Without real reporting requirements, how can anyone be certain how much city residents are setting out at the curb, how much the company is selling to recyclers or how much of what is being carefully washed and placed at the curbs by environmentally mindful Dallas residents is going to a landfill?

Finkelman and the auditor's office say the city is trying to answer questions of accountability and others raised by a Dallas Observer May 16 cover story "Garbage In, Garbage Out." The article, a result of a three-month investigation into the Dallas-based Community Waste Disposal's operating practices, revealed that the company's records point to serious discrepancies in what has been officially told to the city about how much is being collected and about other aspects of the program.

The company is nearing the end of the second year of a five-year contract worth up to $17 million, depending on how much the company tells the city it has collected in its own trucks, weighed on its own scales and sold to its own handpicked vendors in unspecified amounts and at prices the company is allowed to keep secret. Each of the city's 232,000 water-utility customers must pay for the service each month even if they don't use it. Right now, it costs each water customer about $9 a year, but that amount could increase if Community Waste Disposal tells the city it is collecting more and more at the curb.

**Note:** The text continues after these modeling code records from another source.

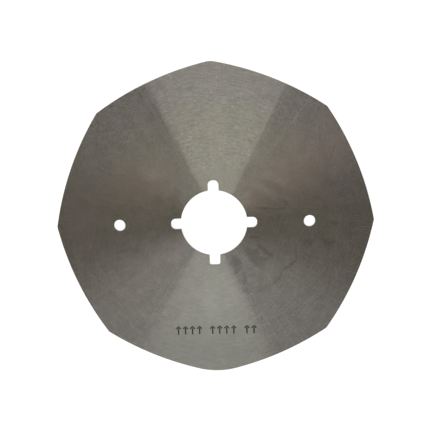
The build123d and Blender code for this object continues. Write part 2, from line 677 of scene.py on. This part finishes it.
# Punched walls and printed ink: fineness of their pattern, its share of that upwards, how much it changes
# the colour, how metallic they are, their roughness, and how much the pattern changes that
WALL_GRAIN = (6.0, 0.1, 0.5, 1.0, 0.38, 0.2)
INK_GRAIN = (1.6, 1.0, 0.8, 0.0, 0.55, 0.2)


def scaled_colour(tree, colour, tone):
    """A plain colour multiplied by a tone."""
    return vector_sum(tree, "MULTIPLY", tuple(colour), vector(tree, tone, tone, tone))


def place_in_mm(tree):
    """The place on the piece, in millimetres."""
    return scaled(add(tree, "ShaderNodeTexCoord", output="Object"), 1 / MM)


def polar(tree, swirl):
    """The place on the plate in millimetres, its distance from the bore's centre, and the way across
    the grooves, which passes the centre at the swirl's distance."""
    x, y, z = parts_of(place_in_mm(tree))
    radius = at_least(root(x * x + y * y), LEAST_RADIUS)
    lean = swirl / radius
    outward = vector(tree, (x - y * lean) / radius, (y + x * lean) / radius, 0.0)
    return x, y, radius, outward


def noise(tree, at, scale, detail=2.0):
    """Smooth noise about 0."""
    value = add(tree, "ShaderNodeTexNoise", {"Vector": at, "Scale": scale, "Detail": detail})
    return value - 0.5


def around(outward, count, steps):
    """A place for noise round the bore: about count features to a radian, and steps outwards."""
    tree = outward.tree
    return vector_sum(tree, "ADD", scaled(outward, count), vector(tree, 0.0, 0.0, steps))


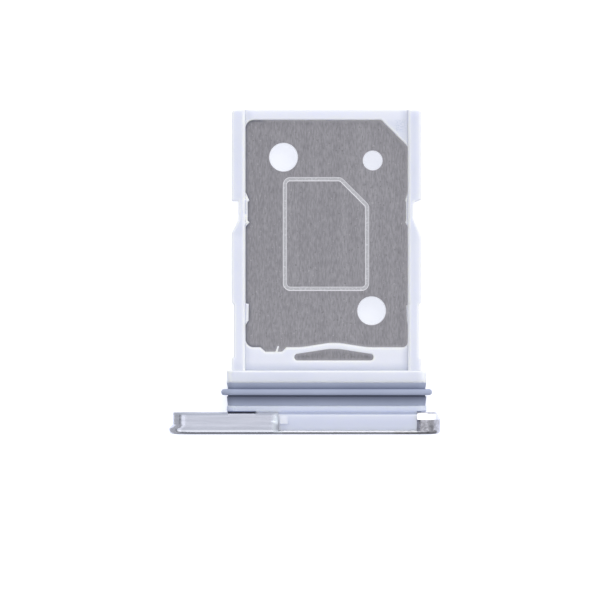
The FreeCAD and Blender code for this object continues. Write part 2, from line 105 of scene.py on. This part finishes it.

Before this month's review, the company had so little real oversight from the city that no one at any level of government could say for sure how much the company collected or how much it sold or dumped. Just about the only thing the company was contractually required to provide the city were cryptic monthly tonnage collection and ambiguous vendor sales tonnage reports.

Jody Puckett, the city's department of sanitation services director who oversees the residential recycling program, maintains that she has only mundane questions about the program. The auditor, she says, has delivered some information to her at her request but she was not immediately prepared to talk about or characterize any findings.

"I felt like there were some weaknesses we wanted to look at. We're looking at them. I'm not changed from that. I think the auditor's information may help us tighten up a few things, but all in all I don't think there's a major conspiracy here. I just don't," she says. "I was going to look into it. Ms. Finkelman sent me a note saying, 'Hey, what do you think?' and I said, 'Well, I'm going to use the auditor to help me look at some processes and practices,' and that's what we're doing."

Representatives from the city auditor's office and the Department of Sanitation quietly paid a visit to the company's offices in early June to try to find out what the records show, according to city correspondence obtained by the Observer.

Greg Roemer, company president, stopped talking to the Observer during work on the original story. He did not return a telephone call for this article either.

Paul Garner, senior manager with the city auditor's office, says questions that were publicly raised about the program stepped up the urgency for an immediate review.

"I think the accountability issue, the trucks driving in and out within a few minutes, that's what we're looking at," he says. "We are determining whether there are some initiatives we should be addressing as a city."

Garner says it's too early to say what the city has learned from reviewing company records, but that a report will be delivered to individual council members who seek it or to the whole council during the next few weeks. The auditor's office will also decide if regular, more thorough reviews are necessary, he says.

"Is there something there that we think we need to do something about, or is it unfounded?" he says. "Or is it something that we want to look at on a full-scale audit in the next year's audit plan?"

Finkelman, a fan of recycling and a proponent of the current review, says she wants to find out if what the company has been telling the city for the past two years is reliable.

"I certainly have some concerns about the accuracy of what's been reported [by Community Waste Disposal] and am looking forward to the results of the auditor's report," she says. "I want some reassurance that the numbers are accurate."

Finkelman says every city contract should have accountability built into it and that Community Waste Disposal is no different.

"We're not saying that they weren't doing what they were supposed to be doing. What we were saying is that we wanted assurances that what they were reporting was indeed accurate and reflective of what was going on out there...We need to know exactly what's going on, and if there are problems, they need to get addressed," she says. "There are a number of issues that needed clarification."